Trading is
an exciting and potentially lucrative way to invest in the financial markets.
However, it can be confusing and overwhelming for beginners who are new to the
world of trading. In this article, we will provide an overview of trading for
beginners, covering the basics of what trading is, the types of assets that can
be traded, and some common trading strategies.
What is Trading?
At its most
basic level, trading refers to the buying and selling of assets in the financial
markets. These assets can include stocks, bonds, commodities, currencies, and
derivatives. Traders aim to make a profit by buying an asset at a low price and
selling it at a higher price, or by shorting an asset betting that its price
will go down and buying it back at a lower price.
Types of
Assets that can be Traded
There are
many types of assets that can be traded in the financial markets, but the most
common ones are:
Stocks:
Stocks
represent ownership in a company and are traded on stock exchanges. When you
buy a stock, you become a shareholder in the company and are entitled to a
portion of its profits (in the form of dividends) and the right to vote on
important company decisions.
Bonds:
Bonds are
debt securities that are issued by companies or governments to raise money.

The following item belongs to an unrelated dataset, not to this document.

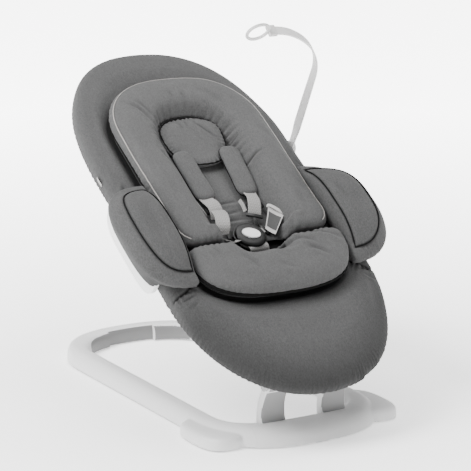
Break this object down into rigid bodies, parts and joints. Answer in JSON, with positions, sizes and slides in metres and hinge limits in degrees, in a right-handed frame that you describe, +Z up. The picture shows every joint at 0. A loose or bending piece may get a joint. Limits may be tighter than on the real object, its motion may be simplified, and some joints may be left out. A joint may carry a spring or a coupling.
{
  "type": "baby lounger",
  "caption": "Reclining padded baby seat with harness, side bolsters, removable newborn insert and a swinging toy bar, on a sprung cradle over a white floor loop.",
  "frame": {"origin": "on the floor, in the middle of the lounger's outer sizes", "axes": "+Z up, the foot end faces -Y and the head end +Y, X across; the toy bar's hub is on +X"},
  "size_m": [0.496, 0.7434, 0.6725],
  "materials": {
    "white_plastic": "satin white",
    "rubber": "matt dark grey",
    "steel": "plain",
    "dark_plastic": "matt black",
    "grey_plastic": "matt light grey",
    "cover_fabric": "woven mid grey",
    "insert_fabric": "woven mid grey",
    "webbing": "woven light grey web"
  },
  "bodies": {
    "base": {"front_bar": "white_plastic", "floor_rail_left": "white_plastic", "floor_rail_right": "white_plastic", "rear_connector": "white_plastic", "rubber_foot_front_left": "rubber", "rubber_foot_front_right": "rubber", "rubber_foot_rear_left": "rubber", "rubber_foot_rear_right": "rubber", "riser_left": "white_plastic", "riser_right": "white_plastic", "riser_screw_left_1": "steel", "riser_screw_left_2": "steel", "riser_screw_right_1": "steel", "riser_screw_right_2": "steel"},
    "cradle": {"cradle_frame": "white_plastic", "bounce_axle": "steel", "bounce_axle_cap_left": "dark_plastic", "bounce_axle_cap_right": "dark_plastic", "bounce_spring_left": "steel", "bounce_spring_right": "steel", "recline_axle": "steel", "recline_axle_cap_left": "dark_plastic", "recline_axle_cap_right": "dark_plastic"},
    "seat": {"seat_rim_tube": "steel", "seat_pan": "dark_plastic", "recline_bracket_left": "dark_plastic", "recline_bracket_right": "dark_plastic", "latch_housing": "dark_plastic", "latch_spring": "steel", "lever_hinge_left": "dark_plastic", "lever_hinge_right": "dark_plastic", "lever_pin": "steel", "seat_cover": "cover_fabric", "side_cheek_left": "white_plastic", "side_cheek_right": "white_plastic", "bolster_left": "cover_fabric", "bolster_right": "cover_fabric", "insert_upper": "insert_fabric", "insert_lower": "insert_fabric", "head_pad": "insert_fabric", "shoulder_strap_left": "webbing", "shoulder_strap_right": "webbing", "strap_adjuster_left": "dark_plastic", "strap_adjuster_right": "dark_plastic", "hip_strap_left": "webbing", "hip_strap_right": "webbing", "crotch_strap": "webbing", "buckle_body": "dark_plastic", "buckle_tongue_left": "dark_plastic", "buckle_tongue_right": "dark_plastic", "toy_bar_socket": "grey_plastic"},
    "latch": {"latch_bolt": "steel"},
    "lever": {"recline_lever": "white_plastic"},
    "button": {"buckle_button": "white_plastic"},
    "pad_left": {"shoulder_pad_left": "insert_fabric"},
    "pad_right": {"shoulder_pad_right": "insert_fabric"},
    "toy_bar": {"toy_bar_hub": "grey_plastic", "toy_bar_pin": "steel", "toy_bar_strip": "grey_plastic", "toy_ring": "grey_plastic"}
  },
  "joints": [
    {"name": "bounce", "type": "hinge", "parent": "base", "child": "cradle", "pos_m": [0, -0.29103, 0.09877], "axis": [1, 0, 0], "range_deg": [-4, 4], "stiffness_Nm_per_rad": 400, "springref_deg": 3.07},
    {"name": "recline", "type": "hinge", "parent": "cradle", "child": "seat", "pos_m": [0, -0.04324, 0.27198], "axis": [1, 0, 0], "range_deg": [-18, 0]},
    {"name": "recline_lever_squeeze", "type": "hinge", "parent": "seat", "child": "lever", "pos_m": [0, 0.20739, 0.44817], "axis": [1, 0, 0], "range_deg": [0, 9], "stiffness_Nm_per_rad": 1, "springref_deg": -2.86},
    {"name": "latch_slide", "type": "slide", "parent": "seat", "child": "latch", "axis": [0, 0.8453, 0.5344], "range_m": [0, 0.00236]},
    {"name": "toy_bar_swing", "type": "hinge", "parent": "seat", "child": "toy_bar", "pos_m": [0.2285, 0.13382, 0.38864], "axis": [1, 0, 0], "range_deg": [-70, 30]},
    {"name": "buckle_button_press", "type": "slide", "parent": "seat", "child": "button", "axis": [0, 0.5344, -0.8453], "range_m": [0, 0.002], "stiffness_N_per_m": 400, "springref_m": -0.0002},
    {"name": "shoulder_pad_left_slide", "type": "slide", "parent": "seat", "child": "pad_left", "axis": [-0.0521, 0.7943, 0.6053], "range_m": [-0.014, 0.008]},
    {"name": "shoulder_pad_right_slide", "type": "slide", "parent": "seat", "child": "pad_right", "axis": [0.0521, 0.7943, 0.6053], "range_m": [-0.014, 0.008]}
  ],
  "couplings": [
    {"joint": "recline_lever_squeeze", "follows": "latch_slide", "rad_per_m": 66.667}
  ]
}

When you buy a bond, you are essentially lending money to the issuer and will
receive interest payments until the bond matures, at which point you will
receive the full amount of your investment back.
Commodities:
Commodities
are physical goods that are traded on commodity exchanges, such as gold, oil,
and agricultural products like wheat and corn.
Currencies:
Currencies
are traded in the foreign exchange (forex) market, where traders buy and sell
different currencies in order to make a profit from fluctuations in exchange
rates.
Derivatives:
Derivatives are financial contracts that
derive their value from an underlying asset, such as a stock, bond, commodity,
or currency. Examples of derivatives include futures, options, and swaps.
Common
Trading Strategies
There are
many different trading strategies that traders use to try and make a profit in
the financial markets. Here are a few of the most common ones:
Day Trading:
Day traders buy and sell assets within the
same trading day, aiming to take advantage of short-term price movements.
Swing Trading:
Swing
traders hold onto assets for a few days to a few weeks, trying to capture
larger price movements than day traders.
Position Trading:
Position
traders hold onto assets for longer periods of time, often several months or
even years, with the goal of profiting from long-term trends.
Trend Trading:
Trend
traders look for assets that are trending in a certain direction and aim to
profit from that trend by buying or selling at the right time.
Contrarian Trading:
Contrarian
traders look for assets that are being oversold or overbought by the market and
aim to profit by taking the opposite position.
Trading can
be a lucrative way to invest in the financial markets, but it requires a lot of
knowledge, skill, and discipline to be successful. As a beginner, it is
important to start by learning the basics of trading and gradually building up
your knowledge and experience. By understanding the different types of assets
that can be traded and the common trading strategies that traders use, you can
begin to develop your own trading plan and start investing in the markets.